## WORK TO DO
Print the listing below exactly.

## RECORDED INFORMATION
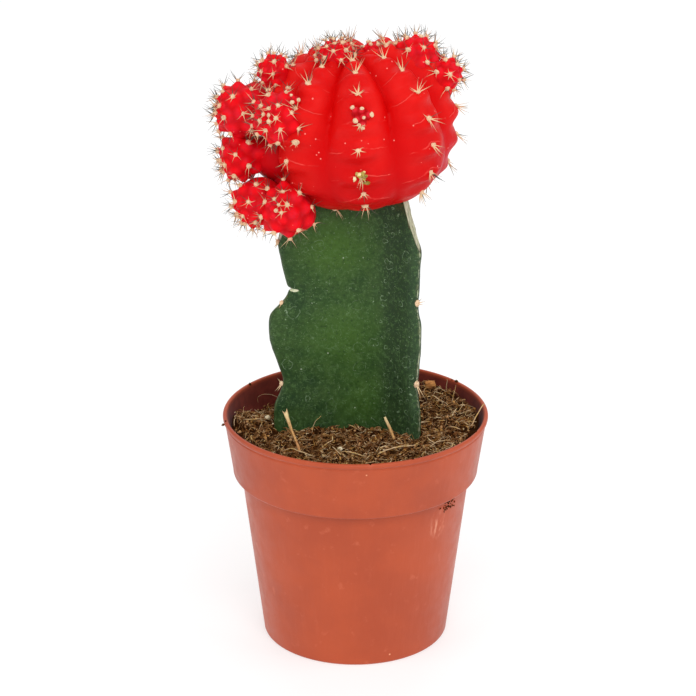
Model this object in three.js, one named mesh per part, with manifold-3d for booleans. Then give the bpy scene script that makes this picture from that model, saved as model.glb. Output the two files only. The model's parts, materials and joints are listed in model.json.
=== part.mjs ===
// A potted moon cactus: a red ribbed globe with its offsets, grafted on a three-ribbed green stem,
// in a small round nursery pot filled with peat. Millimetres, +Z up, +X right, the front faces -Y.
// The origin is the centre of the pot's flat base.
import * as THREE from 'three';
import { mergeVertices } from 'three/addons/utils/BufferGeometryUtils.js';
import Module from 'manifold-3d';

const wasm = await Module();
wasm.setup();

const gap = 0.3; // clearance between pieces that touch on the real plant
const turn = 2 * Math.PI;

// Driving dimensions

const pot = {
  rimRadius: 27.5,
  height: 49.2,
  collarHeight: 13, // from the rim down to the ledge
  collarFootRadius: 25.5,
  bodyTopRadius: 23.8,
  footRadius: 19.4,
  wall: 0.9,
  base: 1.1,
  edge: 0.4, // softening of the rim and of the collar's foot
  drainHoles: 6,
  drainRadius: 2,
  drainCircle: 12.5,
  sides: 48,
};

const peat = {
  level: 45.4, // mean height of the soil's surface
  riseRight: 0.07, // slope of that surface along X and along Y
  riseBack: 0.03,
  heaps: [
    { at: [-8, -2], height: 0.6, reach: 9 }, // heaped against the stem
    { at: [-27, 3], height: 4.2, reach: 7 }, // and against the pot
    { at: [27, -4], height: 1.6, reach: 8 },
    { at: [-17, 16], height: -1.8, reach: 10 }, // washed out at the back
  ],
  clod: 0.42, // height of the clods
  rings: 13,
};

// Each rib runs along heading, in degrees, and is trimmed square to another one; its notches give
// height, reach from the stem's axis and how far the margin bulges out below that notch, and its two
// areoles sit some way below the middle two notches.
const stock = {
  axis: [-0.3, 4.2],
  foot: 26,
  top: 97,
  bevelFoot: 86, // where the knife started to trim the ribs
  trimmedReach: 12.1, // what is left of each rib at the top
  margin: 1.35, // radius of a rib's rounded margin
  ribs: [
    { heading: 79.4, trimHeading: 79.4, drops: [0, 0],
      notches: [[94, 14.4, 1.2], [73.7, 14.2, 1.4], [53.4, 14.4, 1.2], [33.1, 14.2, 0]] },
    { heading: 194.5, trimHeading: 194.5, drops: [2.9, 1.2],
      notches: [[96.2, 13.8, 2.2], [75.9, 13.7, 3.5], [56.4, 15.3, 1.8], [36, 15.6, 0]] },
    { heading: 321.5, trimHeading: 345, drops: [0, 0],
      notches: [[95.5, 16.3, 0.5], [75.4, 16.2, 0.9], [57.8, 16.2, 0.9], [36, 16.2, 0]] },
  ],
  valleys: [[-3.8, 6.6], [5, 0.2], [3.6, 5.2]], // the creases after each rib, going anticlockwise
  crease: 2.5, // how sharply a face turns in at its crease
  facePoints: 6,
  marginPoints: 5,
  levels: 29,
};

// The mother globe. Angles down its ribs are measured from the apex.
const mother = {
  centre: [0.6, 3, 113.5],
  aim: [-0.13, -0.02, 1],
  radius: 19.2,
  up: 12.8,
  down: 19.4,
  square: 2.4, // 2 is an ellipse, more is boxier
  squareBelow: 2.7,
  ribs: 8,
  frontRib: 273, // heading of the first rib
  // ribs counted from the front one, and their headings from it; halves are the grooves
  layout: [[-4, -180], [-1, -42], [-0.5, -22], [0, 0], [0.5, 21.5], [1, 41], [4, 180]],
  // degrees by which they turn aside on the lower half
  twist: [[-4, 0], [-1, -14], [-0.5, -6], [0, -5], [0.5, -3], [1, 3], [4, 0]],
  groove: 0.23,
  lowGroove: 0.15, // share of the grooves' depth on the lower half
  crown: 0.95, // less gives broader ribs and narrower grooves
  ridge: 0.95, // less gives sharper grooves
  dimple: 0.16,
  chin: 0.036,
  firstAreole: 30,
  areoleStep: 16.5,
  areoles: 8,
  around: 48,
};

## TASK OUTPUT
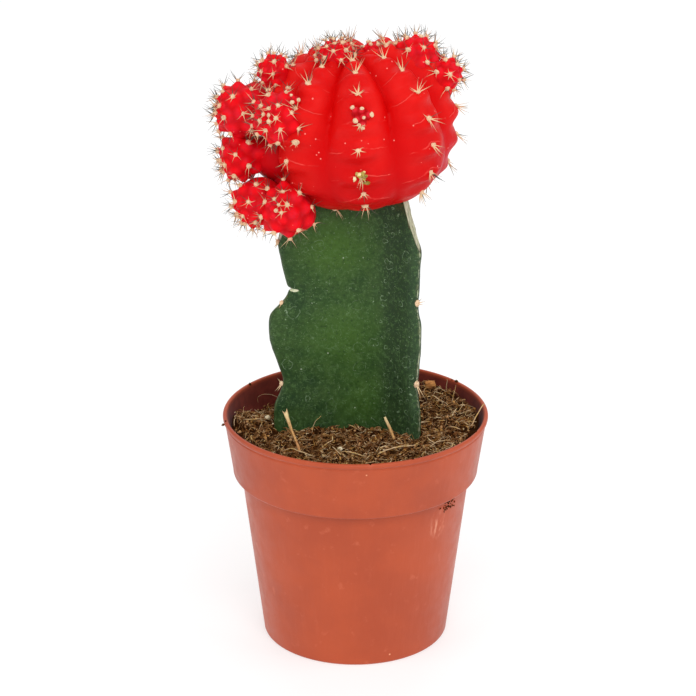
Model this object in three.js, one named mesh per part, with manifold-3d for booleans. Then give the bpy scene script that makes this picture from that model, saved as model.glb. Output the two files only. The model's parts, materials and joints are listed in model.json.
=== part.mjs ===
// A potted moon cactus: a red ribbed globe with its offsets, grafted on a three-ribbed green stem,
// in a small round nursery pot filled with peat. Millimetres, +Z up, +X right, the front faces -Y.
// The origin is the centre of the pot's flat base.
import * as THREE from 'three';
import { mergeVertices } from 'three/addons/utils/BufferGeometryUtils.js';
import Module from 'manifold-3d';

const wasm = await Module();
wasm.setup();

const gap = 0.3; // clearance between pieces that touch on the real plant
const turn = 2 * Math.PI;

// Driving dimensions

const pot = {
  rimRadius: 27.5,
  height: 49.2,
  collarHeight: 13, // from the rim down to the ledge
  collarFootRadius: 25.5,
  bodyTopRadius: 23.8,
  footRadius: 19.4,
  wall: 0.9,
  base: 1.1,
  edge: 0.4, // softening of the rim and of the collar's foot
  drainHoles: 6,
  drainRadius: 2,
  drainCircle: 12.5,
  sides: 48,
};

const peat = {
  level: 45.4, // mean height of the soil's surface
  riseRight: 0.07, // slope of that surface along X and along Y
  riseBack: 0.03,
  heaps: [
    { at: [-8, -2], height: 0.6, reach: 9 }, // heaped against the stem
    { at: [-27, 3], height: 4.2, reach: 7 }, // and against the pot
    { at: [27, -4], height: 1.6, reach: 8 },
    { at: [-17, 16], height: -1.8, reach: 10 }, // washed out at the back
  ],
  clod: 0.42, // height of the clods
  rings: 13,
};

// Each rib runs along heading, in degrees, and is trimmed square to another one; its notches give
// height, reach from the stem's axis and how far the margin bulges out below that notch, and its two
// areoles sit some way below the middle two notches.
const stock = {
  axis: [-0.3, 4.2],
  foot: 26,
  top: 97,
  bevelFoot: 86, // where the knife started to trim the ribs
  trimmedReach: 12.1, // what is left of each rib at the top
  margin: 1.35, // radius of a rib's rounded margin
  ribs: [
    { heading: 79.4, trimHeading: 79.4, drops: [0, 0],
      notches: [[94, 14.4, 1.2], [73.7, 14.2, 1.4], [53.4, 14.4, 1.2], [33.1, 14.2, 0]] },
    { heading: 194.5, trimHeading: 194.5, drops: [2.9, 1.2],
      notches: [[96.2, 13.8, 2.2], [75.9, 13.7, 3.5], [56.4, 15.3, 1.8], [36, 15.6, 0]] },
    { heading: 321.5, trimHeading: 345, drops: [0, 0],
      notches: [[95.5, 16.3, 0.5], [75.4, 16.2, 0.9], [57.8, 16.2, 0.9], [36, 16.2, 0]] },
  ],
  valleys: [[-3.8, 6.6], [5, 0.2], [3.6, 5.2]], // the creases after each rib, going anticlockwise
  crease: 2.5, // how sharply a face turns in at its crease
  facePoints: 6,
  marginPoints: 5,
  levels: 29,
};

// The mother globe. Angles down its ribs are measured from the apex.
const mother = {
  centre: [0.6, 3, 113.5],
  aim: [-0.13, -0.02, 1],
  radius: 19.2,
  up: 12.8,
  down: 19.4,
  square: 2.4, // 2 is an ellipse, more is boxier
  squareBelow: 2.7,
  ribs: 8,
  frontRib: 273, // heading of the first rib
  // ribs counted from the front one, and their headings from it; halves are the grooves
  layout: [[-4, -180], [-1, -42], [-0.5, -22], [0, 0], [0.5, 21.5], [1, 41], [4, 180]],
  // degrees by which they turn aside on the lower half
  twist: [[-4, 0], [-1, -14], [-0.5, -6], [0, -5], [0.5, -3], [1, 3], [4, 0]],
  groove: 0.23,
  lowGroove: 0.15, // share of the grooves' depth on the lower half
  crown: 0.95, // less gives broader ribs and narrower grooves
  ridge: 0.95, // less gives sharper grooves
  dimple: 0.16,
  chin: 0.036,
  firstAreole: 30,
  areoleStep: 16.5,
  areoles: 8,
  around: 48,
};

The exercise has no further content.